With each explanation, my friend waves a dismissive hand - or so I imagine - and repeats her question. We run through: ‘clarifying my intention’;  ‘psychological shift’; ‘a feeling of peace’; and land on ‘an experience of wholeness’. This last statement gets a positive reaction, but she wants ‘wholeness’ to be a permanent state. I propose that we move in and out of such states and this is part of being human. But we can build a practice and we can peel away obstructions. A shift that seems minute to the casual observer can feel seismic within. Quest as gateway drug to life’s true intoxication.

“But you could do a quest on your own and not pay,” my friend reasons. 

“You could,” I reply, “but you would miss the mysteries of council and the support of guides, and I haven’t even got to the miracle of return.”

If preparing for quest is like ploughing the ground of one’s psyche so the seeds of solo time take root, then return is a sweet taste of future harvest. How glorious it is to walk back down the hillside, pause by the rushing river, receive the innocent stare of a lamb tucked in her damp field crevice, and then step back into circle.

‘To tell your human story, relieved of the burden of meaning, is a great gift,’ I write in my journal. By this, I mean sharing the story of solo time and being mirrored by a guide. When my story returns to me via Alex, the cohesive, detailed wonder of it releases tears and a bow of gratitude. Pieces of me align; base metal turns to gold; the alchemy has taken place, but the burnishing of this gift, the nourished embodiment, will be mine.
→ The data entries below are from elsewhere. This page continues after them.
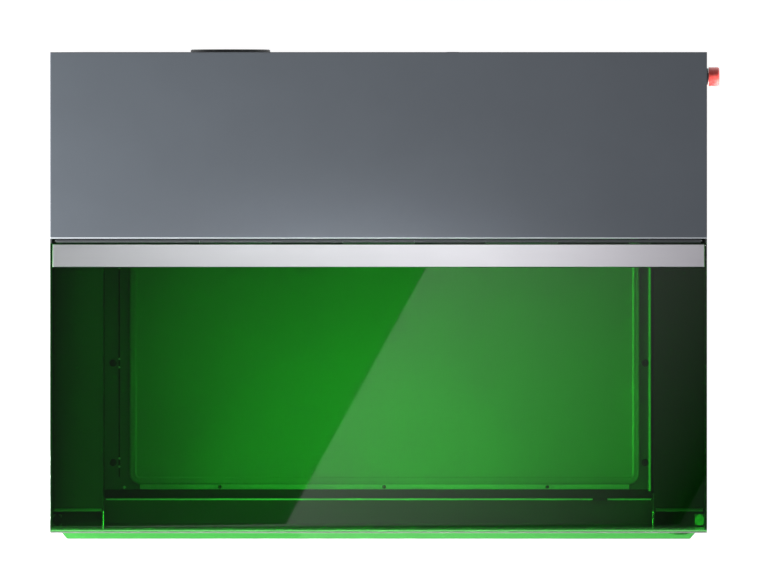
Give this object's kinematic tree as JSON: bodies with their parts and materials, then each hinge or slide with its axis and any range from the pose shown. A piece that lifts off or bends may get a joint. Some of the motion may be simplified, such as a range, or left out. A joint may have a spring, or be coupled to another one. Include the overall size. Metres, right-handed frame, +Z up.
{
  "type": "desktop laser cutter",
  "caption": "Enclosed desktop laser cutter: steel box with a hinged tinted lid, belt-driven gantry and lifting laser head over a flat bed.",
  "frame": {"origin": "centre of the footprint on the table, under the middle of the overall box", "axes": "+X to the right seen from the front, +Y to the rear, +Z up"},
  "size_m": [0.765, 0.5602, 0.183],
  "materials": {
    "grey_paint": "satin powder coat",
    "black_steel": "matt powder coat",
    "black_plastic": "fine moulded texture",
    "bright_aluminium": "brushed, clear anodised",
    "aluminium": "machined",
    "black_aluminium": "black anodised",
    "bright_steel": "ground",
    "bed_steel": "blank steel plate",
    "motor_black": "black painted stack",
    "belt_rubber": "toothed belt",
    "rubber": "moulded",
    "green_acrylic": "polished clear tinted acrylic",
    "board_green": "solder mask",
    "red_plastic": "gloss moulded",
    "light_green": "translucent moulded"
  },
  "bodies": {
    "base": {"base_pan": "black_steel", "bed_plate": "bed_steel", "deck_frame": "black_steel", "estop_base": "black_plastic", "exhaust_flange": "black_plastic", "fan_housing": "black_plastic", "flame_sensor": "black_plastic", "front_baffle": "black_steel", "front_left_foot": "rubber", "front_right_foot": "rubber", "front_skirt": "black_steel", "hinge_fixed_leaf": "black_steel", "hinge_pin": "bright_steel", "left_idler_bracket": "aluminium", "left_inner_wall": "black_steel", "left_rail_cover": "black_plastic", "left_shaft_bearing": "aluminium", "left_side_panel": "black_steel", "left_y_belt": "belt_rubber", "left_y_rail": "bright_steel", "lid_sensor": "black_plastic", "main_board": "board_green", "power_entry": "black_plastic", "rear_left_foot": "rubber", "rear_panel": "black_steel", "rear_partition": "black_steel", "rear_right_foot": "rubber", "rear_top_cover": "grey_paint", "right_idler_bracket": "aluminium", "right_inner_wall": "black_steel", "right_rail_cover": "black_plastic", "right_shaft_bearing": "aluminium", "right_side_panel": "black_steel", "right_y_belt": "belt_rubber", "right_y_rail": "bright_steel", "start_button_bezel": "aluminium", "status_light": "light_green", "y_motor": "motor_black"},
    "lid": {"lid_shield": "green_acrylic", "lid_trim_bar": "bright_aluminium", "hinge_moving_leaf": "black_steel"},
    "gantry": {"x_beam": "black_aluminium", "left_truck": "aluminium", "right_truck": "aluminium", "x_motor": "motor_black", "x_belt": "belt_rubber", "x_rail": "bright_steel"},
    "carriage": {"head_carriage": "black_aluminium"},
    "head": {"laser_module": "black_aluminium"},
    "lead_screw": {"z_screw": "bright_steel"},
    "x_pulley": {"x_drive_pulley": "bright_steel"},
    "x_idler_wheel": {"x_idler": "aluminium"},
    "y_shaft": {"y_drive_shaft": "bright_steel"},
    "left_idler_wheel": {"left_y_idler": "aluminium"},
    "right_idler_wheel": {"right_y_idler": "aluminium"},
    "fan": {"fan_impeller": "black_plastic"},
    "rocker": {"power_rocker": "black_plastic"},
    "stop_stem": {"estop_stem": "black_plastic"},
    "stop_cap": {"estop_cap": "red_plastic"},
    "start_cap": {"start_button": "black_plastic"}
  },
  "joints": [
    {"name": "lid_hinge", "type": "hinge", "parent": "base", "child": "lid", "pos_m": [-0.0075, 0.06095, 0.1803], "axis": [-1, 0, 0], "range_deg": [0, 75]},
    {"name": "gantry_slide", "type": "slide", "parent": "base", "child": "gantry", "axis": [0, -1, 0], "range_m": [0, 0.319]},
    {"name": "carriage_slide", "type": "slide", "parent": "gantry", "child": "carriage", "axis": [1, 0, 0], "range_m": [0, 0.498]},
    {"name": "head_slide", "type": "slide", "parent": "carriage", "child": "head", "axis": [0, 0, -1], "range_m": [0, 0.042]},
    {"name": "y_shaft_spin", "type": "hinge", "parent": "base", "child": "y_shaft", "pos_m": [-0.0075, 0.22895, 0.1], "axis": [1, 0, 0], "continuous": true},
    {"name": "left_idler_spin", "type": "hinge", "parent": "base", "child": "left_idler_wheel", "pos_m": [-0.3505, -0.22285, 0.1], "axis": [1, 0, 0], "continuous": true},
    {"name": "right_idler_spin", "type": "hinge", "parent": "base", "child": "right_idler_wheel", "pos_m": [0.3355, -0.22285, 0.1], "axis": [1, 0, 0], "continuous": true},
    {"name": "x_pulley_spin", "type": "hinge", "parent": "gantry", "child": "x_pulley", "pos_m": [-0.2935, 0.17815, 0.1526], "axis": [0, 0, 1], "continuous": true},
    {"name": "x_idler_spin", "type": "hinge", "parent": "gantry", "child": "x_idler_wheel", "pos_m": [0.2825, 0.17815, 0.1526], "axis": [0, 0, 1], "continuous": true},
    {"name": "lead_screw_spin", "type": "hinge", "parent": "carriage", "child": "lead_screw", "pos_m": [-0.2065, 0.13215, 0.086], "axis": [0, 0, 1], "continuous": true},
    {"name": "fan_spin", "type": "hinge", "parent": "base", "child": "fan", "pos_m": [-0.177, 0.26015, 0.10275], "axis": [0, 1, 0], "continuous": true},
    {"name": "rocker_tilt", "type": "hinge", "parent": "base", "child": "rocker", "pos_m": [0.1175, 0.26815, 0.06], "axis": [-1, 0, 0], "range_deg": [0, 16]},
    {"name": "stop_press", "type": "slide", "parent": "base", "child": "stop_stem", "axis": [-1, 0, 0], "range_m": [0, 0.002], "stiffness_N_per_m": 1500},
    {"name": "stop_twist", "type": "hinge", "parent": "stop_stem", "child": "stop_cap", "pos_m": [0.3675, 0.24915, 0.12], "axis": [1, 0, 0], "range_deg": [0, 45], "stiffness_Nm_per_rad": 0.02},
    {"name": "start_press", "type": "slide", "parent": "base", "child": "start_cap", "axis": [0, 1, 0], "range_m": [0, 0.0015], "stiffness_N_per_m": 800}
  ],
  "couplings": [
    {"joint": "y_shaft_spin", "follows": "gantry_slide", "rad_per_m": 157.08},
    {"joint": "left_idler_spin", "follows": "gantry_slide", "rad_per_m": 157.08},
    {"joint": "right_idler_spin", "follows": "gantry_slide", "rad_per_m": 157.08},
    {"joint": "x_pulley_spin", "follows": "carriage_slide", "rad_per_m": 157.08},
    {"joint": "x_idler_spin", "follows": "carriage_slide", "rad_per_m": 157.08},
    {"joint": "lead_screw_spin", "follows": "head_slide", "rad_per_m": 785.4}
  ]
}
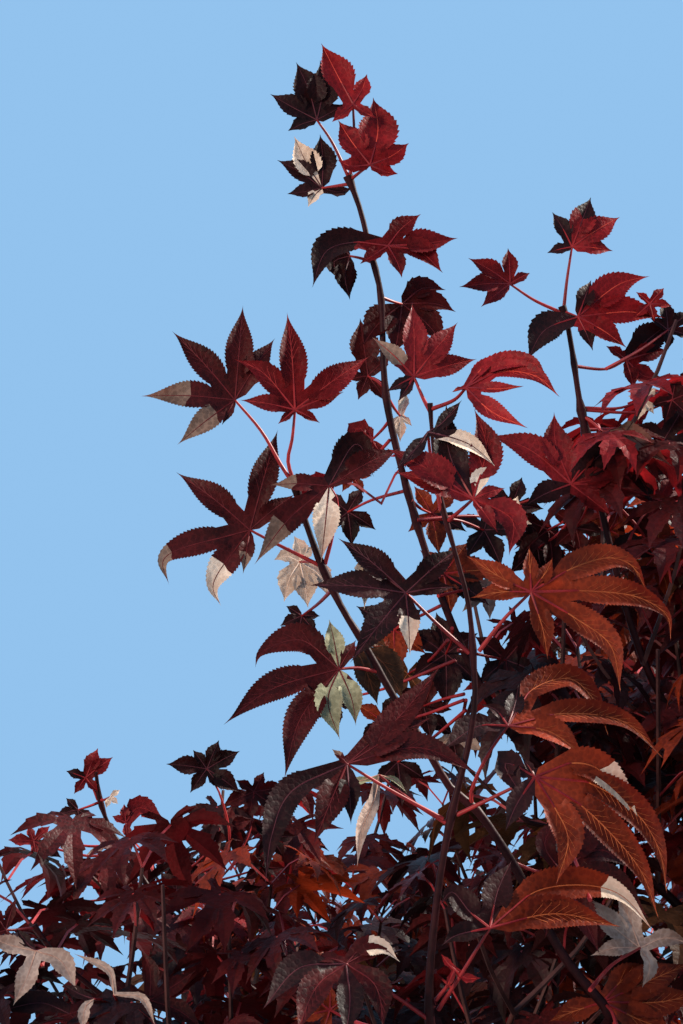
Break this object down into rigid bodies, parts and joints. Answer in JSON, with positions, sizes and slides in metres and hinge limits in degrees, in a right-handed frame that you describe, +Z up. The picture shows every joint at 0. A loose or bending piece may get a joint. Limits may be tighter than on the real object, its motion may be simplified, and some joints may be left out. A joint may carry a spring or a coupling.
{
  "type": "potted japanese maple",
  "caption": "Young red-leaved Japanese maple in a plain terracotta pot, with a forked trunk, boughs and a full crown.",
  "frame": {"origin": "middle of the pot's flat underside, at mount pot_base", "axes": "+Z up the trunk, +Y away from the front of the plant, +X to its right"},
  "size_m": [1.2522, 1.2292, 1.82],
  "materials": {
    "terracotta": "matte",
    "potting_mix": "matte",
    "bark": "matte",
    "leaves": "satin"
  },
  "bodies": {
    "root": {"bough_low_1": "bark", "bough_low_2": "bark", "bough_low_3": "bark", "bough_low_4": "bark", "bough_low_5": "bark", "bough_middle_1": "bark", "bough_middle_2": "bark", "bough_middle_3": "bark", "bough_middle_4": "bark", "bough_middle_5": "bark", "bough_middle_6": "bark", "bough_top_1": "bark", "bough_upper_1": "bark", "bough_upper_2": "bark", "bough_upper_3": "bark", "bough_upper_4": "bark", "foliage_low_1": "leaves", "foliage_low_2": "leaves", "foliage_low_3": "leaves", "foliage_low_4": "leaves", "foliage_low_5": "leaves", "foliage_middle_1": "leaves", "foliage_middle_2": "leaves", "foliage_middle_3": "leaves", "foliage_middle_4": "leaves", "foliage_middle_5": "leaves", "foliage_middle_6": "leaves", "foliage_top_1": "leaves", "foliage_upper_1": "leaves", "foliage_upper_2": "leaves", "foliage_upper_3": "leaves", "foliage_upper_4": "leaves", "pot": "terracotta", "shoot_back": "leaves", "shoot_back_left": "leaves", "shoot_behind_front": "leaves", "shoot_front": "leaves", "shoot_front_right": "leaves", "shoot_highest": "leaves", "shoot_left": "leaves", "shoot_low_left": "leaves", "shoot_right": "leaves", "soil": "potting_mix", "trunk": "bark"}
  },
  "joints": []
}
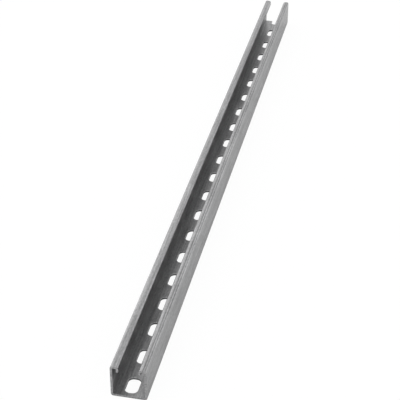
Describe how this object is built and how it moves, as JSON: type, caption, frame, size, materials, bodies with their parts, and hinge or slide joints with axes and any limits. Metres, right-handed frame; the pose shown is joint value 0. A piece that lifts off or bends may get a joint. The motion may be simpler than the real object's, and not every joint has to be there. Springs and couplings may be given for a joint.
{
  "type": "slotted strut channel",
  "caption": "Galvanised steel strut channel, square section with inturned lips and a row of bolt slots along its back, for pipe, cable and equipment supports.",
  "frame": {"origin": "middle of the channel's footprint, on the level that its slotted back rests on", "axes": "+Y along the channel, towards the end that is cut through a slot; +X across its width; +Z from the slotted back to the open side"},
  "size_m": [0.0412, 1.0196, 0.0413],
  "materials": {
    "galvanised_steel": "mill galvanised, dull satin with fine drawn streaks along the length"
  },
  "bodies": {
    "root": {"strut_channel": "galvanised_steel"}
  },
  "joints": []
}
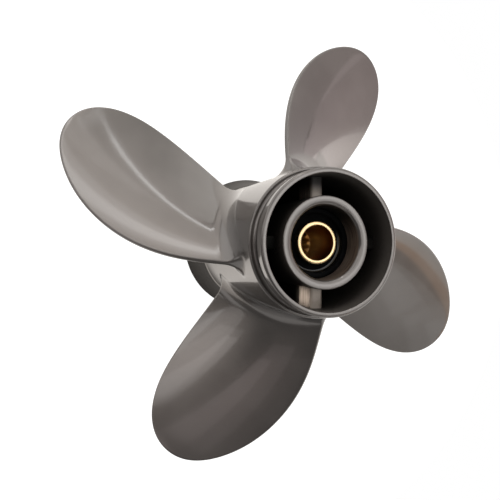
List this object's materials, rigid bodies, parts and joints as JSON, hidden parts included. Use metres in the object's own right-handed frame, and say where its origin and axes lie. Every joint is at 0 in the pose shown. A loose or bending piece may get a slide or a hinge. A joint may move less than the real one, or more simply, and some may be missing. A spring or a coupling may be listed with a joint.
{
  "type": "outboard motor propeller",
  "caption": "Right-hand outboard propeller with broad blades on a through-exhaust hub, a flared rear ring, a rubber bush and a splined brass sleeve",
  "frame": {"origin": "on the shaft axis, in the plane of the front flange's end face, which the part stands on", "axes": "+Z along the shaft towards the rear, where the exhaust leaves; +X and +Y across the shaft, with a rib of the hub along each"},
  "size_m": [0.2132, 0.2132, 0.11],
  "materials": {
    "paint": "glossy warm-grey metallic paint on cast aluminium",
    "rubber": "smooth moulded black rubber",
    "brass": "machined brass"
  },
  "bodies": {
    "root": {"front_flange": "paint", "hub_barrel": "paint", "exhaust_ring": "paint", "inner_tube": "paint", "rib_1": "paint", "rib_2": "paint", "rib_3": "paint", "rib_4": "paint", "blade_1": "paint", "blade_2": "paint", "blade_3": "paint", "blade_4": "paint", "rubber_bush": "rubber", "spline_sleeve": "brass"}
  },
  "joints": []
}
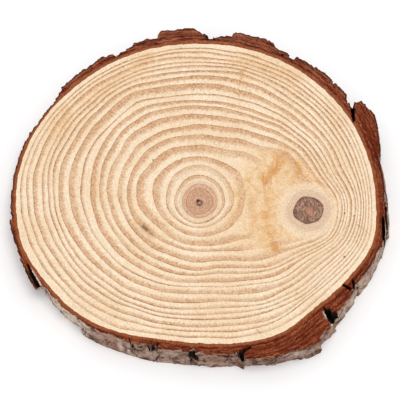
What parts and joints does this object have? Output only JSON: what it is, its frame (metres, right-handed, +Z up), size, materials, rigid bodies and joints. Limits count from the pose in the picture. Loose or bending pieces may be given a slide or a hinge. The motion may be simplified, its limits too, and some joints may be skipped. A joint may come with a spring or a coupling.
{
  "type": "wood slice",
  "caption": "Flat slice sawn across a young pine trunk, a pale wood disc with growth rings and one knot, ringed by rough plated bark.",
  "frame": {"origin": "under the middle of the slice's box, on the lower sawn face", "axes": "+Z up through the slice, from the lower sawn face to the upper one; +X along its longest width, from the pith towards the knot; +Y towards the thick bark plates opposite the flattest side"},
  "size_m": [0.1052, 0.1022, 0.009],
  "materials": {
    "wood": "sawn flat and lightly sanded, matt",
    "bark": "rough and dry, red-brown where sawn, grey outside"
  },
  "bodies": {
    "root": {"wood": "wood", "bark": "bark"}
  },
  "joints": []
}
I choose not to share my intention, my rituals on the hill, or the details of return with my friend. The ground between us isn’t ready. I lapse into generalities and she grows quiet. At one point, she stops, closes her eyes, and listens to the wind soughing in the trees. 

“There, I say. That is quest. The message that the wind brings through the pine.”

“No message,” she replies, but her whole being has softened and become calm.